| Task brief |
Begin with the line that contains "node = cad_parts[node_name]", end with the line that contains "slot.material = material", and extract exactly that stretch of lines.

| Dataset excerpt |
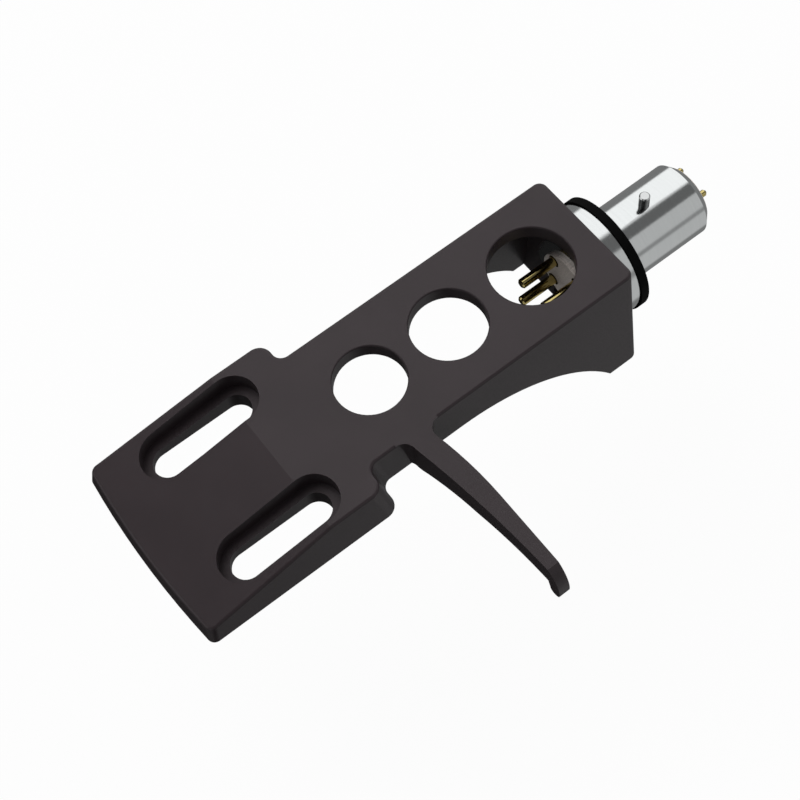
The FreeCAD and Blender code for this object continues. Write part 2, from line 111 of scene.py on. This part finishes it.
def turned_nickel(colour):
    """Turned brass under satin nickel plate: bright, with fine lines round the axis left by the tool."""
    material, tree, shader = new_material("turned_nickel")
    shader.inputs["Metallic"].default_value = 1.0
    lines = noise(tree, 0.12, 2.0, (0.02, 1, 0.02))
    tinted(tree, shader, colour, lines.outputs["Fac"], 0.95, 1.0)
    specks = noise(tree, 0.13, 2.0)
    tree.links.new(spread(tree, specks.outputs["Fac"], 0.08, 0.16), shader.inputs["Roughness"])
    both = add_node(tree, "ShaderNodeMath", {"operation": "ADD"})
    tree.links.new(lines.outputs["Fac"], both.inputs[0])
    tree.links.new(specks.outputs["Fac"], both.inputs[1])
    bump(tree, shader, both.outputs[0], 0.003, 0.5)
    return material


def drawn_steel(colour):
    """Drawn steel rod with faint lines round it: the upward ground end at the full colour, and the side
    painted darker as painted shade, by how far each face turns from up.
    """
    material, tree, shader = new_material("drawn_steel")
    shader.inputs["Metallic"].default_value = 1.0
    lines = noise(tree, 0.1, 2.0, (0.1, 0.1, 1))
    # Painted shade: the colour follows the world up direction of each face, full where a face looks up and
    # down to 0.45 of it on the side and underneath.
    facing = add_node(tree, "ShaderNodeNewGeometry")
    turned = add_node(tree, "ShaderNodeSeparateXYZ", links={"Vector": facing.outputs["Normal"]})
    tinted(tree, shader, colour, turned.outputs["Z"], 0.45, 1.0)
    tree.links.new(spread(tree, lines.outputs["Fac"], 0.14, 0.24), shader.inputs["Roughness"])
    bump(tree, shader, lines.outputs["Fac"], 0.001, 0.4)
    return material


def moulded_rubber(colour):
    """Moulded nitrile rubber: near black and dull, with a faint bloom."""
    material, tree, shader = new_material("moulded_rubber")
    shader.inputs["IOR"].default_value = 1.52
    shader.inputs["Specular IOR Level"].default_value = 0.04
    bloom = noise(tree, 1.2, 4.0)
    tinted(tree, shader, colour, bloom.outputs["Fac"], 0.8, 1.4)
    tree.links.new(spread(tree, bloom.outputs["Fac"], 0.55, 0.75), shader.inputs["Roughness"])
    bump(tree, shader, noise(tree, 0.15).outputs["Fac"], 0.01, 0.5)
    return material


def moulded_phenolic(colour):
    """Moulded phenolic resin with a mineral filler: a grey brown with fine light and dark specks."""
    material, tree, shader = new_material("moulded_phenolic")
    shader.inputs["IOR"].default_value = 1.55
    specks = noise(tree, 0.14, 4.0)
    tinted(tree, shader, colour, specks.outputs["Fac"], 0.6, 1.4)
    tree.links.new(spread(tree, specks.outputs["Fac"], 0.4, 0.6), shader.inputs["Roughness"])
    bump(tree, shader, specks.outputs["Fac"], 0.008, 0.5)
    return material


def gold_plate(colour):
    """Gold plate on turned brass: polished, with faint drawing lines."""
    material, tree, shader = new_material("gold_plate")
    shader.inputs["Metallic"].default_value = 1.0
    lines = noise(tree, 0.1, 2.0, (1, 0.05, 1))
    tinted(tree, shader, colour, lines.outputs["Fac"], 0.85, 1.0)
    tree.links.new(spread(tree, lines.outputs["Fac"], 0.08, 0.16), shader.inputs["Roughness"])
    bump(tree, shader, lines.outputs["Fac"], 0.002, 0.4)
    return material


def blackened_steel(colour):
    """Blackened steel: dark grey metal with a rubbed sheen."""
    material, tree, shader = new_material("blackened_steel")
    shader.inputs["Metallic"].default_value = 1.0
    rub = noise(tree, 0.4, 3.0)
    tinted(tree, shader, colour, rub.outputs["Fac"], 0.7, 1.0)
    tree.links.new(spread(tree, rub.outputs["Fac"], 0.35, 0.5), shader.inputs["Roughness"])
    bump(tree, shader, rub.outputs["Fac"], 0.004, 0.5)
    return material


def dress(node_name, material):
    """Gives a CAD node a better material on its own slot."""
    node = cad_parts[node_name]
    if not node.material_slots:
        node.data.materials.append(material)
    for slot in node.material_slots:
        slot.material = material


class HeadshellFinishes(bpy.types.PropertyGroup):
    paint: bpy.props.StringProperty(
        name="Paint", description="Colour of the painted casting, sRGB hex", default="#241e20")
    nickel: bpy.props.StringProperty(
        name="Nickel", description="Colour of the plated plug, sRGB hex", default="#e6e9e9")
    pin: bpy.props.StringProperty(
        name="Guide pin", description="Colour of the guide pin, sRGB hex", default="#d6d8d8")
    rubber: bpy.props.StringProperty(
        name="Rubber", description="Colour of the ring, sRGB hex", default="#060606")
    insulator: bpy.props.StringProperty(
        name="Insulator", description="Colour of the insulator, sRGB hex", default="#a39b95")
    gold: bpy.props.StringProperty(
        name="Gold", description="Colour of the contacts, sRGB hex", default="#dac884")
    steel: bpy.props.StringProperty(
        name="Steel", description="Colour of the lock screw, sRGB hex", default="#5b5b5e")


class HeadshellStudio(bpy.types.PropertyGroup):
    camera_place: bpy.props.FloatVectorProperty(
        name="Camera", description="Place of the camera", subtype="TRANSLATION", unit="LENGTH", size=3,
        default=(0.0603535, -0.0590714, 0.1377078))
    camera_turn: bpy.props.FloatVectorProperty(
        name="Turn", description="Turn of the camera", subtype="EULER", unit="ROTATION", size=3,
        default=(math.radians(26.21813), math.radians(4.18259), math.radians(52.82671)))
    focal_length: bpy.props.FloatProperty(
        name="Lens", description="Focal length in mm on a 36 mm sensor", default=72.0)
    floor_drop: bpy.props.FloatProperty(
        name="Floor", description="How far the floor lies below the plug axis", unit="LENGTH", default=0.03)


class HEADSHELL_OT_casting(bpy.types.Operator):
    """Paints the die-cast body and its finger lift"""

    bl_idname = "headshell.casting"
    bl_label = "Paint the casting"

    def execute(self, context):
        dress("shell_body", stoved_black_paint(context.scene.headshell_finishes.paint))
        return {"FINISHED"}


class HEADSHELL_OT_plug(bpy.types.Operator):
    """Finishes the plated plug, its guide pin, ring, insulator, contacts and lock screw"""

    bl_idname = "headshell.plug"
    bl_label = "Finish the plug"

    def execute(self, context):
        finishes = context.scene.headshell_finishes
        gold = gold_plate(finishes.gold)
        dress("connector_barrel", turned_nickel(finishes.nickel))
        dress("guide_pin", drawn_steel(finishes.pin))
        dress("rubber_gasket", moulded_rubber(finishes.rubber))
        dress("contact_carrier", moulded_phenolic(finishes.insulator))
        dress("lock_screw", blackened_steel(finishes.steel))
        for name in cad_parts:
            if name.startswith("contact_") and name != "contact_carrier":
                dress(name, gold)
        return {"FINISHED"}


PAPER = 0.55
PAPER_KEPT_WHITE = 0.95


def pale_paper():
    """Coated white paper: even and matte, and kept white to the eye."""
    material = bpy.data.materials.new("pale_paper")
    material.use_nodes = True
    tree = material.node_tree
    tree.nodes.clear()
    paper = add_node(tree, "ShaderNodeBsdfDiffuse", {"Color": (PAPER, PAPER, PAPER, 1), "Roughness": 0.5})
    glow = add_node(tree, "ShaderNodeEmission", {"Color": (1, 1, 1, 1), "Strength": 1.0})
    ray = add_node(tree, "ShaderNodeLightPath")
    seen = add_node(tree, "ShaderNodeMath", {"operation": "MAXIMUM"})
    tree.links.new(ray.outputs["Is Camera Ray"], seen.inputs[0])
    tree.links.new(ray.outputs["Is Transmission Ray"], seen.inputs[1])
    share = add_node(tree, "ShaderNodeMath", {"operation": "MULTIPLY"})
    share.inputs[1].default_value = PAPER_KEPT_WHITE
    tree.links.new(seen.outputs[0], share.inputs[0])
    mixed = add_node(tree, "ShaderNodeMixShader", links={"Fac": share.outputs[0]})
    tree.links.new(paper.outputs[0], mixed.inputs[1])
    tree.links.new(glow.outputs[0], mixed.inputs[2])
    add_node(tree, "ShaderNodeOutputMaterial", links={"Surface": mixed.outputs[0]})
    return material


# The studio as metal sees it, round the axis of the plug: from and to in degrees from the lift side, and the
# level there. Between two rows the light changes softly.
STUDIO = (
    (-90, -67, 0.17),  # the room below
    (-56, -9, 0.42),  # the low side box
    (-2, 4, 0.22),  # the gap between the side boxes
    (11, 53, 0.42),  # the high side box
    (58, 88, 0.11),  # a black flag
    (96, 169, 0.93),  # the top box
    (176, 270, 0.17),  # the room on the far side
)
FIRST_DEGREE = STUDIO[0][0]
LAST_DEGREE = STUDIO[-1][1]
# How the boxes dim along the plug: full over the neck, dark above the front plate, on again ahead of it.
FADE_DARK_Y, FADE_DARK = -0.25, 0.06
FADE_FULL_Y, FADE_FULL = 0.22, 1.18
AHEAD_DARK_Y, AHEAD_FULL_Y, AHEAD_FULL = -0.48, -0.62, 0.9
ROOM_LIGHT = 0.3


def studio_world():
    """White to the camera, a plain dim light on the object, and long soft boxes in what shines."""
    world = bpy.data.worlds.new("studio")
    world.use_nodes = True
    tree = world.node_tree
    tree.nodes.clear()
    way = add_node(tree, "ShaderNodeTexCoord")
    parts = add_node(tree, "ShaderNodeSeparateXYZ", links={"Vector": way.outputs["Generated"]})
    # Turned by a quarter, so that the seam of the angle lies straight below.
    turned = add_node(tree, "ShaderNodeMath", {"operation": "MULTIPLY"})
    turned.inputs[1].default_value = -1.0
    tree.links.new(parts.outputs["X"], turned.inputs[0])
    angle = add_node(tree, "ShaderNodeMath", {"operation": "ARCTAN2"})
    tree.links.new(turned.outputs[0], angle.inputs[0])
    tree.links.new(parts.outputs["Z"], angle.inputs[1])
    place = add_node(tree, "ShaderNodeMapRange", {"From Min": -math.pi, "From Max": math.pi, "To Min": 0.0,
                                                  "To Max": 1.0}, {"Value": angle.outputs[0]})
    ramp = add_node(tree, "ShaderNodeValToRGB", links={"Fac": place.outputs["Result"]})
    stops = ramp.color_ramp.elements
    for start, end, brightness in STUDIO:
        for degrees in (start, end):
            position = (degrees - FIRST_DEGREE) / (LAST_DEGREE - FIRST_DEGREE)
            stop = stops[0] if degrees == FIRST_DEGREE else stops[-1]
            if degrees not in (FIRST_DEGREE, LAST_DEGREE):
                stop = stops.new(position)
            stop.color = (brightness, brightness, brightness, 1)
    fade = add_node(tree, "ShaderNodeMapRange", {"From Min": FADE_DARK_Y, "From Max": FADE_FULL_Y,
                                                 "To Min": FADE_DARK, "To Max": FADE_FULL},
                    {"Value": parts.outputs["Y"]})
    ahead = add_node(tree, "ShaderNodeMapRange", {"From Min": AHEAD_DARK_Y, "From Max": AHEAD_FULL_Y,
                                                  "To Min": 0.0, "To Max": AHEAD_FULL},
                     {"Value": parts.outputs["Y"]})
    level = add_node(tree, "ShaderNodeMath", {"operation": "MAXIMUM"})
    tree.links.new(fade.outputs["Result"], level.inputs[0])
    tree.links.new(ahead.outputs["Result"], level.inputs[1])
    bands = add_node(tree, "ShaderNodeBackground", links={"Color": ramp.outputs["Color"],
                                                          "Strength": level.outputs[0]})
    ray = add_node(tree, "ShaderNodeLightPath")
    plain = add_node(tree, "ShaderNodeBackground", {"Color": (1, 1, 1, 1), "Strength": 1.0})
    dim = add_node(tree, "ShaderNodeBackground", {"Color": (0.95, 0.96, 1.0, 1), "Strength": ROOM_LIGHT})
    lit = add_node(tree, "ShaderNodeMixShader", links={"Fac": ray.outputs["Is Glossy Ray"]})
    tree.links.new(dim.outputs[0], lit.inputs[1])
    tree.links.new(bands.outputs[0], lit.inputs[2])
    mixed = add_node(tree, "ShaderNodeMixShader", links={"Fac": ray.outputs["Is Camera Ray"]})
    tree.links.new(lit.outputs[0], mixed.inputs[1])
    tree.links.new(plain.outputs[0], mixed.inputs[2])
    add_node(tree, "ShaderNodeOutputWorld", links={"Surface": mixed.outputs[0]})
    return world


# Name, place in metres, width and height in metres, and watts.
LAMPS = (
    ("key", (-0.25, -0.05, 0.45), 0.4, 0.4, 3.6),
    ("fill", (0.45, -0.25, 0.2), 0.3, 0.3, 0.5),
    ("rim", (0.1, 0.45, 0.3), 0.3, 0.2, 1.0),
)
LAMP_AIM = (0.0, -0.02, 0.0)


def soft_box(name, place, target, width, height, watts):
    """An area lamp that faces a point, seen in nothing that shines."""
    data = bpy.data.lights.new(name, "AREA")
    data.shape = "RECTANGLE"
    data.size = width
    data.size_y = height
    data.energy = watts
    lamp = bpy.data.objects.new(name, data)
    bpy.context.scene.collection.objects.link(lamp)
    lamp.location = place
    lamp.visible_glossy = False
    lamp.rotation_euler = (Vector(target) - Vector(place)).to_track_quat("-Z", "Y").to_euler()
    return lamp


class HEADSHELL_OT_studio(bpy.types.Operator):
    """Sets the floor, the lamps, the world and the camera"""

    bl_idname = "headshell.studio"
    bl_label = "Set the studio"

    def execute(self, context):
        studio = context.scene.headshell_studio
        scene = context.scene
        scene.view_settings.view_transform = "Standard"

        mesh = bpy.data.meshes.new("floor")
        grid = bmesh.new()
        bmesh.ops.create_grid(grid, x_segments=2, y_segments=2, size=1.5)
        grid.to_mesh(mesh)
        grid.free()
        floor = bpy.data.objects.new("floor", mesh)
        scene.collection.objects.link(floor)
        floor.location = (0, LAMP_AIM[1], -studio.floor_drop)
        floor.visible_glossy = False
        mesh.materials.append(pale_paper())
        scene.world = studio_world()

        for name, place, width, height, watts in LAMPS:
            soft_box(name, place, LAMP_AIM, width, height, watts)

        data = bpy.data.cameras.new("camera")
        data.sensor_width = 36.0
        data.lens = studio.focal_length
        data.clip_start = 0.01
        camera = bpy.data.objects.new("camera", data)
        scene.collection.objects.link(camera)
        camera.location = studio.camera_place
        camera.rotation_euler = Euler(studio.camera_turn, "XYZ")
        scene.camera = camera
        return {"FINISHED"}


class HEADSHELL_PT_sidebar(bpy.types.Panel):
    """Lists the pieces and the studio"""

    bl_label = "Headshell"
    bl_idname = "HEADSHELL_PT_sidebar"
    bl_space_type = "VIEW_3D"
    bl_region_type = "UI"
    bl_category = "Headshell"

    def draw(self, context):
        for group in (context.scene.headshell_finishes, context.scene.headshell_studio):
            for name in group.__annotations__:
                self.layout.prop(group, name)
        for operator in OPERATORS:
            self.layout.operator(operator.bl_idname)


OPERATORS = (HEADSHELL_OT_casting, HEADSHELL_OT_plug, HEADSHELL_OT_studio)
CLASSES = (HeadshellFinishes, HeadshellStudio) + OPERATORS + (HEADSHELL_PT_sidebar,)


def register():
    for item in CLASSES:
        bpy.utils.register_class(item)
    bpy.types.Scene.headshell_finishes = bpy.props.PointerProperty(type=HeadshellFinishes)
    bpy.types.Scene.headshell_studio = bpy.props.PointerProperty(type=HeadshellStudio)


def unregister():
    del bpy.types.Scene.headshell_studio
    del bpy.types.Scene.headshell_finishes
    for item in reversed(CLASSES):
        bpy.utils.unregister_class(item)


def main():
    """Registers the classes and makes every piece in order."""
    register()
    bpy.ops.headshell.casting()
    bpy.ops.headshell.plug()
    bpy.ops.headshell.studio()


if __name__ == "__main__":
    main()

| Task answer |
    node = cad_parts[node_name]
    if not node.material_slots:
        node.data.materials.append(material)
    for slot in node.material_slots:
        slot.material = material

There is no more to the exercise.